Think of it like unit testing. At first, “test everything” sounds like overhead. Over time, it becomes a superpower because it changes how you work. You move faster because you’re not constantly guessing.

AI skepticism is following the same path. Teams that learn to evaluate AI output quickly aren’t resisting progress; they’re upgrading their process.

For example, a developer might adopt a rule like:

  • AI drafts: generate candidate implementations.
  • Humans verify: confirm correctness, align with requirements, and review security implications.
  • CI enforces: fail builds on style, type, and test regressions.

That’s not anti-AI. It’s professionalized AI usage.

Why this maturity beats the hype cycle every time

The industry has been here before: tools arrive promising miracles, everyone rushes to adopt, and then reality kicks in.
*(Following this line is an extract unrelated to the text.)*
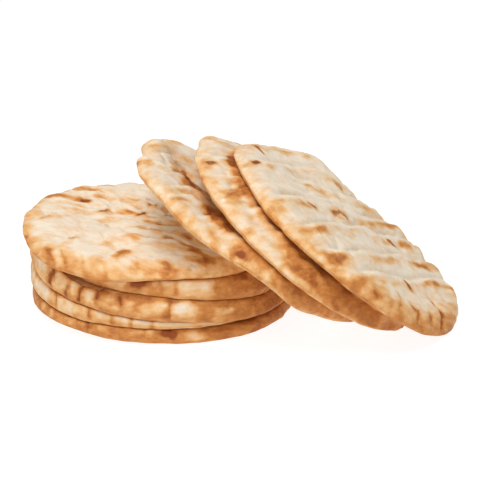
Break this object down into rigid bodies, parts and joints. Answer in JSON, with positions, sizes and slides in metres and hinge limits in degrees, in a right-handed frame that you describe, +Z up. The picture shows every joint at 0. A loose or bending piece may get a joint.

The difference now is that the response is healthier.

Instead of doubling down on magical thinking, developers are doing something better: they’re turning lessons into norms.

  • Trust is earned through testing and review, not through plausibility.
  • AI is evaluated like any other contributor: output quality varies by task and context.
  • Feedback loops improve results over time, without pretending the first version was perfect.

If you want a single sentence summary of what’s happening: the tools are getting used more widely, and expectations are getting corrected faster than marketing can inflate them.

That’s how an ecosystem becomes durable.

Conclusion: The next wave of AI won’t be built on blind trust

The rise of developer skepticism isn’t a warning sign—it’s a maturity milestone. As AI becomes embedded in everyday workflows, trust naturally becomes conditional: useful for drafts, verified for decisions.

The healthiest thing we can do—individually and as teams—is exactly what skeptical developers are doing now: use AI to move faster, then prove correctness with the engineering fundamentals that have always mattered. When adoption and evaluation grow up together, the hype cycle stops driving the roadmap—and craft finally does.